Destiny Herndon-De La Rosa, founder and president of New Wave Feminists and co-founder of the Stellar Shelter in Juárez, Mexico, and Karina Breceda, co-founder of the shelter, pose in an undated photo. The shelter, also known as the “New Wave Feminists Consistent Life Ethic Center,” opened Feb. 6, 2023, for pregnant women migrants and is in Juarez, Mexico, near the U.S. border. (OSV News/courtesy Destiny Herndon-De La Rosa)

by Kate Scanlon

(OSV News) — A shelter near the U.S.-Mexico border for pregnant migrants run by a pro-life leader is preparing to welcome the first infant born while the mother is staying at the shelter, its co-founder told OSV News.

Destiny Herndon-De La Rosa, founder and president of New Wave Feminists and co-founder of the Stellar Shelter, also known as the “New Wave Feminists Consistent Life Ethic Center” in Juárez, Mexico, called the process of opening that shelter “kind of a wild journey.”

“We opened Feb. 6 and already have seen over 100 women and children come to our shelter and then be processed for asylum,” she told OSV News Sept. 7. “We currently have two pregnant mamas; one’s going to be giving birth this coming week, which is amazing. It’ll be our first baby actually born while the mom is staying at the shelter. So we’re all very, very excited for that.”

Immigration and U.S.-Mexico border policy have become increasingly partisan and divisive topics in American politics. Juárez is right over the border from El Paso, Texas.

Herndon-De La Rosa said that the U.S. immigration system is a broken “man-made crisis,” alleging both sides of the political aisle are disincentivized from fostering an immigration policy that is both humane and orderly.

“We kind of see that a lot with abortion too,” she said. “The right tends to make that a big issue because that’s where their voting base is. And the left tends to make migration a really big issue. But nobody’s actually doing anything that is solving the problem.
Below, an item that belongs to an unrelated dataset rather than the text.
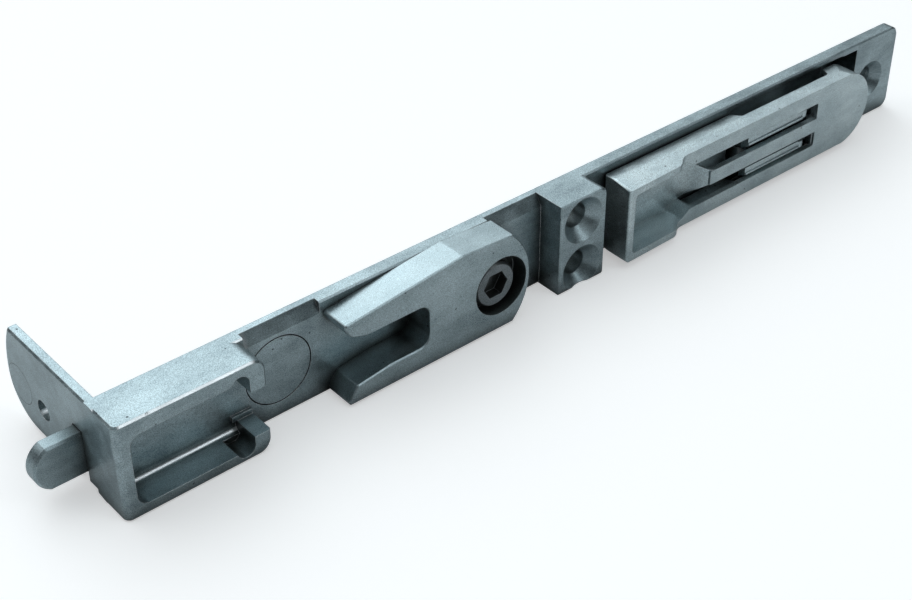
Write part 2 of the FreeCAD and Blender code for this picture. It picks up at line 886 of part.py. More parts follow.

You end up with the actual vulnerable people falling through the cracks.”

Herndon-De La Rosa said in both New Wave Feminists’ work at the shelter and in the pro-life movement, “what we try to do is humanize human beings.”

“You hear these women’s stories of just the most horrific things ever that they’ve been put through in their home countries and how literally going through a jungle — where people lose their lives and their children lose their lives and everything all the time — that is a better option than staying where they currently are,” she said, noting that women and children who make such a trek are vulnerable to sex trafficking and violence.

After such a journey, Herndon-De La Rosa said, migrants are sometimes greeted with an American culture that sees them as criminals or there to take jobs, and makes them part of a “nameless, faceless monolith that makes it easy for us to dehumanize people.”

“A big part of our work is giving them faces and names and showing what they’ve been through; telling their stories and platforming their experiences, so that people realize these aren’t just nameless, faceless masses,” she said. “These are human beings. For believers, these are your brothers and sisters in Christ. And we have to have empathy for that.”

As pro-life feminists, Herndon-De La Rosa said, her group felt called to help women at the border.

“You know, just like our humanity doesn’t begin at the birth canal, it doesn’t end at a border,” Herndon-De La Rosa said. “We’re all still human beings and the unborn child in a migrant mother’s womb is just as human as an unborn child in an American mother’s womb.”